Mandy El-Sayegh’s immersive installation at Biennale Matter of Art in Prague. Presented in the former laundry facility of the General University Hospital, the installation features a skin of newspapers and latex with hand-printed silkscreened elements. A hospital bed, sourced from the institution’s facilities, sits among densely layered paintings; inked fragments that together create a whole.
Mandy El-Sayegh’s painterly language draws on an unlawful diplomacy, mining the euphoric elements of excess and debris to create psychosocial collages. The artist’s process unfurls how systems of conversion and preservation work amidst the innate poverty in conditions and materials, which for El-Sayegh, are surfaces for building layers. Building here resembles the diligence of marking: a passage that deepens a wound, a map that blossoms into grids of pain. The immersive installation features an original score by composer Lily Oakes, foregrounding intimate dialogues and ambient sounds. In her video performance, Alice Walter similarly draws on a vulnerable voice to examine processes of psycho-regression. A medium and artist, Walter’s sculptural sets undergo a process of psychometric rituals to make space for rhythm and trance. A loop of endless hope, the visual and sonic palette of the VHS video produces a sense of intimacy at odds with its surrounding conditions of cruelty. Together, the artists in this installation unstitch the body and lay bare its bruised fantasies. Signalling a departure from the promise of recovery, they admit that, after all, there are no exit wounds.
Lily Oakes: Scansion (2021)
Sound piece based on recorded session between Mandy El-Sayegh and psychologist John Robert Rilveria. Duration: 5:07 mins.
In Scansion, El-Sayegh collaborates with composer Lily Oakes to explore the intersubjective process of speech. The sound piece assembles fragments from the artist’s sessions with a Manila-based psychoanalyst, in which they discuss concepts of Filipino psychology and self-shaping. Situated in the tradition psychoanalysis, El-Sayegh intervenes in the logic of scansion—a strategic punctuation of a patient’s speech by layering dialogue and sound to form an ambient yet disjointed narrative. Both form and method of artistic analysis, Scansion translates the self through the address of the other.
Alice Walter: Someone here to see me (2020)
VHS, video performance. Duration: 21 mins.
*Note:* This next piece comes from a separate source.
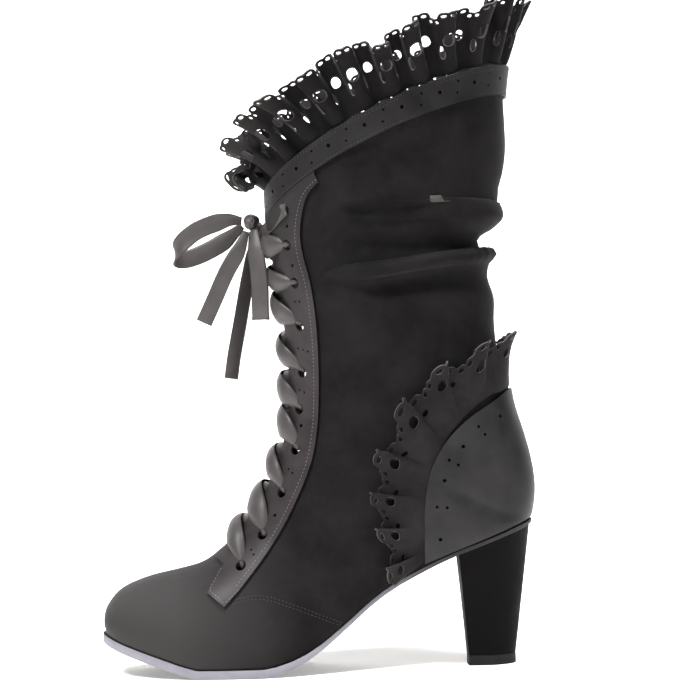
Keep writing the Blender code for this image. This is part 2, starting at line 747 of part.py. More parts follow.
def ruffle_edge_place(edge, back_row, spot, side):
    """Section and skin share of an edge at spot, 0 at the sole and 1 at the back seam."""
    stretches = len(edge)
    along = min(spot * stretches / (stretches - 1), 1.0)
    x, z = curve_point([(*point, 0.0) for point in edge], along)[:2]
    t, s = side_place(x, z, side)
    share = s / girth(t, side)
    rest = max(spot * stretches - (stretches - 1), 0.0)
    return t + (back_row - t) * rest, share + (1 - share) * rest


def make_counter_ruffle():
    columns = COUNTER_WAVES * COLUMNS_PER_WAVE + 1
    edges = []
    for column in range(columns):
        along = 2 * column / (columns - 1)
        side = OUTER if along <= 1 else INNER
        spot = along if along <= 1 else 2 - along
        sewn = ruffle_edge_place(COUNTER_RUFFLE_SEWN, COUNTER_RUFFLE_BACK[0], spot, side)
        free = ruffle_edge_place(COUNTER_RUFFLE_FREE, COUNTER_RUFFLE_BACK[1], spot, side)
        edges.append((side, sewn, free))
    points = []
    for width, wave, stand in zip(RUFFLE_STEPS, COUNTER_WAVE, COUNTER_STAND):
        for column, (side, sewn, free) in enumerate(edges):
            t = sewn[0] + (free[0] - sewn[0]) * width
            share = sewn[1] + (free[1] - sewn[1]) * width
            swing = wave * (1 + math.sin(2 * math.pi * column / COLUMNS_PER_WAVE))
            points.append(skin(t, share * girth(t, side), side, stand + swing))
    faces = sheet_faces(len(RUFFLE_STEPS), columns)
    ruffle = add_object("counter_ruffle", mesh_from("counter_ruffle", points, faces), SUEDE)
    thicken(ruffle, RUFFLE_THICKNESS, 0)
    return ruffle


counter_ruffle = make_counter_ruffle()


# Ribbon lacing: each crossing is two ribbons joined where they pass over each other

RIBBON_WIDTH = 10.0
RIBBON_THICKNESS = 0.7
LACE_STEPS = 7
LACE_LIFT = EYESTAY_THICKNESS + SEAM_GAP + 1.1
LACE_BULGE = 1.8


def strip(name, centres, acrosses, widths, collection=boot):
    """A flat ribbon along a line of centres, with its width laid along each across vector."""
    rings = []
    for i, (centre, across, width) in enumerate(zip(centres, acrosses, widths)):
        ahead = (centres[min(i + 1, len(centres) - 1)] - centres[max(i - 1, 0)]).normalized()
        half = (across - across.project(ahead)).normalized() * (width / 2)
        face = ahead.cross(half).normalized() * (RIBBON_THICKNESS / 2)
        rings.append([centre + half + face, centre - half + face, centre - half - face, centre + half - face])
    thing = stacked_loft(name, rings, RIBBON)
    if collection is not boot:
        boot.objects.unlink(thing)
        collection.objects.link(thing)
        hide(thing)
    return thing


def lace_line(side, low, high):
    """Centres and directions of the ribbon from one eyelet over the ridge to the other flap's edge."""
    (t_low, s_low), (t_high, _) = low, high
    centres = []
    normals = []
    for step in range(LACE_STEPS):
        share = step / (LACE_STEPS - 1)
        t = t_low + (t_high - t_low) * (0.12 + 0.62 * share)
        start = s_low + 0.5
        stop = -(throat(t) - 3.2)
        s = start + (stop - start) * share
        lift = LACE_LIFT + LACE_BULGE * math.sin(math.pi * share) - 1.2 * share
        centres.append(skin(t, s, side, lift))
        normals.append(skin_normal(t, s, side))
    return centres, normals


def make_crossing(number, outer_low, outer_high, inner_low, inner_high):
    widths = [RIBBON_WIDTH * min(1.0, 0.45 + 1.3 * math.sin(math.pi * step / (LACE_STEPS - 1) * 0.75))
              for step in range(LACE_STEPS)]
    pieces = []
    for side, low, high in ((OUTER, outer_low, outer_high), (INNER, inner_low, inner_high)):
        centres, normals = lace_line(side, low, high)
        acrosses = []
        for i, normal in enumerate(normals):
            ahead = centres[min(i + 1, LACE_STEPS - 1)] - centres[max(i - 1, 0)]
            acrosses.append(normal.cross(ahead))
        name = f"lace_crossing_{number}" if side == OUTER else f"lace_crossing_{number}_under"
        pieces.append(strip(name, centres, acrosses, widths, boot if side == OUTER else tools))
    boolean(pieces[0], pieces[1], "UNION")
    return pieces[0]


outer_eyelets = eyelet_places(OUTER)
inner_eyelets = eyelet_places(INNER)
crossings = [
    make_crossing(k + 1, outer_eyelets[k], outer_eyelets[k + 1], inner_eyelets[k], inner_eyelets[k + 1])
    for k in range(EYELETS - 1)
]


# Bow: the knot, two loops and two ends of the ribbon, in front of the top eyelets

KNOT = Vector((-52.5, 0.0, 248.5))
KNOT_RADII = (4.6, 6.0, 4.6)


def make_knot():
    shape = bmesh.new()
    bmesh.ops.create_uvsphere(shape, u_segments=12, v_segments=8, radius=MM)
    bmesh.ops.scale(shape, vec=KNOT_RADII, verts=shape.verts)
    bmesh.ops.translate(shape, vec=metres(KNOT), verts=shape.verts)
    mesh = bpy.data.meshes.new("bow_knot")
    shape.to_mesh(mesh)
    shape.free()
    return add_object("bow_knot", mesh, RIBBON)


knot = make_knot()

# Routes of the ribbon's free stretches, as places chosen along them, and the direction of their width
BOW_LOOP_FRONT = (
    (-57.8, -1.2, 249.2),
    (-67.0, -4.5, 249.5),
    (-82.0, -6.5, 244.5),
    (-92.0, -5.0, 237.0),
    (-96.0, 0.5, 231.5),
    (-92.0, 5.5, 229.0),
    (-82.0, 7.0, 231.5),
    (-68.0, 5.5, 238.5),
    (-57.8, 1.8, 246.6),
)
BOW_LOOP_HANGING = (
    (-50.5, -7.2, 244.0),
    (-50.4, -11.5, 233.0),
    (-48.6, -14.0, 216.0),
    (-48.6, -13.4, 201.0),
    (-48.6, -11.0, 194.5),
    (-48.6, -8.6, 201.0),
    (-48.6, -8.0, 216.0),
    (-50.6, -7.6, 232.0),
    (-52.0, -4.2, 243.4),
)
RIBBON_END_SHORT = (
    (-55.5, -6.0, 243.0),
    (-59.5, -8.0, 233.0),
    (-67.0, -7.5, 220.5),
    (-74.0, -6.5, 206.0),
    (-80.3, -5.0, 193.2),
)
RIBBON_END_LONG = (
    (-51.0, 6.4, 242.6),
    (-53.0, 7.8, 230.0),
    (-57.0, 7.0, 212.0),
    (-61.0, 6.2, 192.0),
    (-64.5, 4.0, 175.0),
    (-66.6, 3.0, 161.7),
)
UPRIGHT = Vector((0.0, 0.0, 1.0))
LENGTHWISE = Vector((1.0, 0.0, 0.0))
SKEWED = Vector((0.8, 0.6, 0.0))
AROUND_SHIN = Vector((0.93, -0.37, 0.0))
POINTS_PER_STRETCH = 2
PINCH = 0.4
PINCH_LENGTH = 14.0


def free_ribbon(name, route, across, width, both_ends_in_knot):
    """A free stretch of the ribbon, pinched where it comes out of the knot."""
    count = (len(route) - 1) * POINTS_PER_STRETCH + 1
    centres = [curve_point(route, step / (count - 1)) for step in range(count)]
    widths = []
    for centre in centres:
        reach = (centre - centres[0]).length
        if both_ends_in_knot:
            reach = min(reach, (centre - centres[-1]).length)
        widths.append(width * min(1.0, PINCH + (1 - PINCH) * reach / PINCH_LENGTH))
    return strip(name, centres, [across] * count, widths)


bow = [
    free_ribbon("bow_loop_front", BOW_LOOP_FRONT, UPRIGHT, RIBBON_WIDTH, True),
    free_ribbon("bow_loop_hanging", BOW_LOOP_HANGING, AROUND_SHIN, RIBBON_WIDTH, True),
    free_ribbon("ribbon_end_short", RIBBON_END_SHORT, LENGTHWISE, RIBBON_WIDTH, False),
    free_ribbon("ribbon_end_long", RIBBON_END_LONG, SKEWED, RIBBON_WIDTH * 0.9, False),
]


def make_top_strand(side, eyelet):
    """The ribbon from the top eyelet of one side to the knot."""
    t, s = eyelet
    away = skin_normal(t, s, side)
    start = skin(t, s - 0.5, side, LACE_LIFT)
    edge = skin(t - 0.15, throat(t) * 0.75, side, LACE_LIFT + 1.0)
    stop = KNOT + Vector((3.0, side * (KNOT_RADII[1] + 0.4), 2.8))
    middle = (edge + stop) / 2
    centres = [start, edge, middle, stop]
    widths = [4.5, 8.0, 7.0, 5.0]
    return strip("lace_top_" + SIDE_NAMES[side], centres, [UPRIGHT] * len(centres), widths)


top_strands = [
    make_top_strand(OUTER, outer_eyelets[-1]),
    make_top_strand(INNER, inner_eyelets[-1]),
]
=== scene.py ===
# Left Victorian lace-up boot with a slanted ruffled collar, ribbon lacing and a block heel.
# Tables are in millimetres. X runs from the toe (-) to the heel (+), and Y from the outer side (-) to the
# inner side (+).
import math
from collections import namedtuple

import bmesh
import bpy
import numpy as np
from mathutils import Matrix, Vector
from mathutils.geometry import delaunay_2d_cdt


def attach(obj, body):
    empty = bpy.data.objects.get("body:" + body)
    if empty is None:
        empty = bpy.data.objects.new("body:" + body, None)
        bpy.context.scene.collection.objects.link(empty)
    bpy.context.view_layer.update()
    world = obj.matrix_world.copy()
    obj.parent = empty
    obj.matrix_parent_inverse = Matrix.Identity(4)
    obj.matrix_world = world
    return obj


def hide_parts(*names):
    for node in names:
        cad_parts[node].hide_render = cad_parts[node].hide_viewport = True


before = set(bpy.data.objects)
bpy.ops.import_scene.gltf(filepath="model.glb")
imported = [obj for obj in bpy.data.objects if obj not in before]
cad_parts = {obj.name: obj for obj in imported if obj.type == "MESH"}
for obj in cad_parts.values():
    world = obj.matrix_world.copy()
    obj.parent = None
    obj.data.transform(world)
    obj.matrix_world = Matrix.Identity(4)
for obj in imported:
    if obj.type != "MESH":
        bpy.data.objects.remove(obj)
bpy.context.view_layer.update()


# Camera
# It stands level at the outer side of the boot, 1.3 m away at mid height, with a long lens.
# It is rolled a little, so that the heel side shows higher, as in the photograph.

MM = 0.001
ORIGIN_X = 19.5
CAMERA_DISTANCE = 1300.0
CAMERA_HEIGHT = 175.7
CAMERA_ROLL = math.radians(1.8)
CAMERA_LENS = 120.3


def place(point):
    """A point of the tables in the boot's own frame, in metres."""
    return Vector((point[0] + ORIGIN_X, point[1], point[2])) * MM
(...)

Fellow artist Alice Walter contours El-Sayegh’s installation to be her surface and portal. Here, Walter is becoming the medium and through electromechanical meditation in VHS, El-Sayegh receives Walter’s weight of being. The process allows her inner child to speak directly to the camcorder. Walter nurtures it by creating an environment: a comforting nest stage-set. In the video, the child’s voice repeats heart-breaking sentiments, seeking intimacy and acceptance from a position of abandonment. The artwork and child are both trapped technically and psychologically in a loop of ever-longing hope, that ‘someone is here to see me’.